Elution profiles of kynurenic acid (KYNA) and 7-chlorokynurenic acid (Cl-KYNA) were examined by high-performance liquid chromatography (HPLC) using a triazole-bonded stationary phase column (Cosmosil® HILIC) under isocratic elution of a mobile phase consisting of CH3 CN-aqueous 10 mm ammonium formate between pH 3.0 and 6.0. The capacity factors of KYNA and Cl-KYNA varied with both the CH3 CN content and the pH of the mobile phase. The elution order of KYNA and Cl-KYNA was reversed between the CH3 CN- and H2 O-rich mobile phases, suggesting that hydrophilic interactions and anion-exchange interactions caused retention of KYNA and Cl-KYNA in the CH3 CN- and H2 O-rich mobile phases, respectively. The present HPLC method using a triazole-bonded column and fluorescence detection (excitation 250 nm, emission 398 nm) was applied to monitor in vitro production of KYNA from d-kynurenine (d-KYN) by d-amino acid oxidase (DAO) using Cl-KYNA as an internal standard. A single KYNA peak was clearly observed after enzymatic reaction of d-KYN with DAO. Production of KYNA from d-KYN was suppressed by the addition of commercial DAO inhibitors. The present HPLC method can be used to evaluate DAO activity and DAO inhibitory effects in candidate drugs for the treatment of schizophrenia.

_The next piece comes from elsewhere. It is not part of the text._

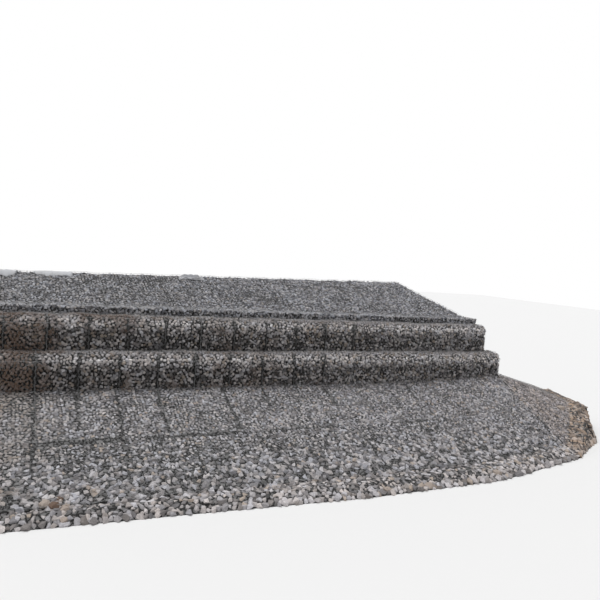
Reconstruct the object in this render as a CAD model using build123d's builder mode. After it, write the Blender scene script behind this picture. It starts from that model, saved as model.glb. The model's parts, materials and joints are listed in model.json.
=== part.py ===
import os
from math import asin, atan, cos, hypot, radians, sin, tan

from build123d import *

# Stone-filled wire baskets that protect a river bank: two courses of boxes stepped back
# from the water, a mattress up the bank above them, and a mattress apron down to the water
# that turns round the end of the wall as a fan.
# X runs along the wall, Y into the bank, Z up. The origin is under the middle of the wall,
# below the face of the lower course, at the level where the toe meets the water.

# Lengths along the wall
CELL = 1000                     # spacing of the diaphragms in every basket
WALL_LENGTH = 16000             # lower course and apron
UPPER_LENGTH = 15700            # the upper course and the mattress on it stop short of that
UPPER_SHIFT = 250               # first diaphragm of the upper course
BANK_SHIFT = 800                # first diaphragm of the mattress above it

# The wall in cross-section
COURSE_HEIGHT = 900
STEP_BACK = 500                 # tread left in front of the next course
UPPER_DEPTH = 1000              # upper course, front to back
TOE_LEDGE = 500                 # the bottom course reaches this far out under the apron
BURIED_COURSES = 2
FACE_SWELL = 45                 # swell of the wire face between two diaphragms
FACE_BELLY = 60                 # swell of the face between its foot and its lip
LIP_ROUND = 150                 # rounded top edge

# Mattresses
MATTRESS_THICK = 230
LID_SWELL = 32                  # swell of the lid between two diaphragms
ROW_WIDTH = 2000                # one row of the apron, measured down the slope
APRON_ROWS = 2
FOOT_HEIGHT = 1600              # foot of the lower course above the water
END_LIFT = 190                  # the last pair of apron mattresses climbs the wall by this
END_TRIM = 450                  # and is cut back by this at the right end
WALL_PLAY = 8                   # room between the climbing apron and the face of the wall
BANK_SLOPE = 20                 # degrees, mattress above the wall
BANK_LEFT = 2100                # its width up the slope at the left end
BANK_RIGHT = 3150               # the same at the right end
BANK_SKEW = 1300                # its right end leans back by this much at the crest

# Loose rock at the water's edge
TOE_REACH = (380, 580, 830, 780, 520)   # end of the apron to the water, at each joint
TOE_SWELL = 95                  # rise of the heap above a straight slope

# Fan round the end of the wall, at each of its seams
FAN_TURNS = (-50, -15, 15)      # degrees from the line of the wall
FAN_LENGTHS = (2450, 2900, 3400)
FAN_END_HEIGHTS = (620, 850, 950)
FAN_WATER = (3350, 3980, 4400)  # from the corner of the wall to the water
FAN_HEAP_SLOPE = 5              # degrees, top of the loose rock round the fan
HEAP_SHOULDER = 0.75            # share of the heap's width at which it turns down
HEAP_DROP = 0.85                # its height there, as a share of that of the fan's end

# Baskets from left to right, counted in cells; the last one takes what is left
LOWER_BOXES = (1, 4, 4, 4)
UPPER_BOXES = (1, 4, 4, 4)
BOTTOM_BOXES = (2, 4, 4, 4)
FOOTING_BOXES = (4, 4, 4)
APRON_BOXES = (4, 4, 4)
BANK_BOXES = (2, 4, 4)

# Filter cloth under the upper mattress
CLOTH_THICK = 5
CLOTH_RISE = 200                # turned up against the back of the crest
FOLD_AT = 5750                  # middle of the bunched fold, from the left end
FOLD_LENGTH = 760
FOLD_WIDTH = 300
FOLD_HEIGHT = 110
FOLD_PLAY = 0.3                 # cloth to the lid of the mattress under it

# Place along the fold and size of each cross-section, as shares of the whole
FOLD_SHAPE = ((-0.5, 0.3), (-0.32, 0.85), (-0.1, 1), (0.12, 0.75), (0.3, 0.9), (0.5, 0.35))

# Corners of the cross-section, as shares of the width and the height
FOLD_SECTION = ((-0.5, 0), (-0.38, 0.55), (-0.2, 0.95), (0, 0.7), (0.2, 1), (0.42, 0.5), (0.5, 0))

MIDDLE = WALL_LENGTH / 2
WALL_END = WALL_LENGTH - MIDDLE
WALL_BACK = STEP_BACK + UPPER_DEPTH
BURIED_HEIGHT = FOOT_HEIGHT / BURIED_COURSES
UPPER_FLOOR = FOOT_HEIGHT + COURSE_HEIGHT
WALL_TOP = UPPER_FLOOR + COURSE_HEIGHT
BANK_FRONT = 2 * STEP_BACK
APRON_WIDTH = APRON_ROWS * ROW_WIDTH

os.makedirs("parts", exist_ok=True)


def finish(piece, name):
    piece.part.label = name
    export_step(piece.part, f"parts/{name}.step")


# Joints between baskets, and the lines where a diaphragm ties the wire back

def joints(length, shift, box_cells):
    places = [0]
    cells = 0
    for count in box_cells:
        cells += count
        place = shift + cells * CELL
        if place < length - CELL / 4:
            places.append(place)
    return places + [length]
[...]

Enantiomeric Separation of Monosubstituted Tryptophan Derivatives and Metabolites by HPLC with a Cinchona Alkaloid-Based Zwitterionic Chiral Stationary Phase and Its Application to the Evaluation of the Optical Purity of Synthesized 6-Chloro-l-Tryptophan

6-Chlorotryptophan possesses unique bioactivity and can be used as a precursor for several bioactive compounds in medicinal chemistry. It was enantioselectively synthesized by condensing 6-chloroindole with racemic N-acetylserine, followed by enzymatic hydrolysis with L-aminoacylase (EC 3.5.1.14). The optical purity was examined by conducting high-performance liquid chromatography with a Cinchona alkaloid-based zwitterionic chiral stationary phase (CSP) [CHIRALPAK® ZWIX(+)], which bears a chiral trans-2-aminocyclohexanesulfonic acid moiety tagged at C-9 of the Cinchona alkaloid. The zwitterionic CSP enabled efficient enantiomeric separations of monosubstituted tryptophan derivatives 1-methyltryptophan, 5-methyltryptophan, 6-methyltryptophan, 5-methoxytryptophan, and 6-chlorotryptophan with a methanol/H2O (98/2) mobile phase containing formic acid (FA) and diethylamine (DEA) additives. The mobile phase contains 25–75 mM FA and 20–50 mM DEA, enabling good separation of the enantiomers of each tryptophan derivative (α > 1.25). Thus, the optical purity of the synthesized 6-chloro-L-tryptophan was easily determined (greater than 99.0%) using HPLC with the zwitterionic CSP.

Enantiomeric separation of tolperisone and eperisone by reversed-phase HPLC with cellulose tris(3-chloro-4-methylphenylcarbamate)-coated chiral column

Enantiomeric separations of centrally acting muscle relaxants, that is, tolperisone (TOL) and eperisone (EP), that are marketed as racemates were investigated by reversed-phase high-performance liquid chromatography (HPLC) on a polysaccharide-based chiral column. Both TOL and EP are basic drugs because they contain a tertiary amino group and have similar chemical structures with the exception of the p-methylphenyl and p-ethylphenyl groups in TOL and EP, respectively. A reversed-phase chiral column, that is, a Chiralcel OZ-RH column, which bears cellulose tris(3-chloro-4-methylphenylcarbamate) as the chiral moiety, was effective for the enantiomeric separation of TOL and EP enantiomers. The separation factor and resolution values obtained for TOL were 1.22 and 1.66, respectively, and those for EP were 1.21 and 2.24, respectively, using a 20 mm ammonium acetate in H2 O (pH 8.0 and 7.0, respectively)-CH3 CN (70:30) mobile phase. Using the proposed HPLC conditions, it was found that (R)-TOL eluted faster than (S)-TOL, as revealed by the optical rotation and circular dichroism spectroscopy. In contrast, EP was easily racemized under the experimental conditions, and hence, the elution order was not determined.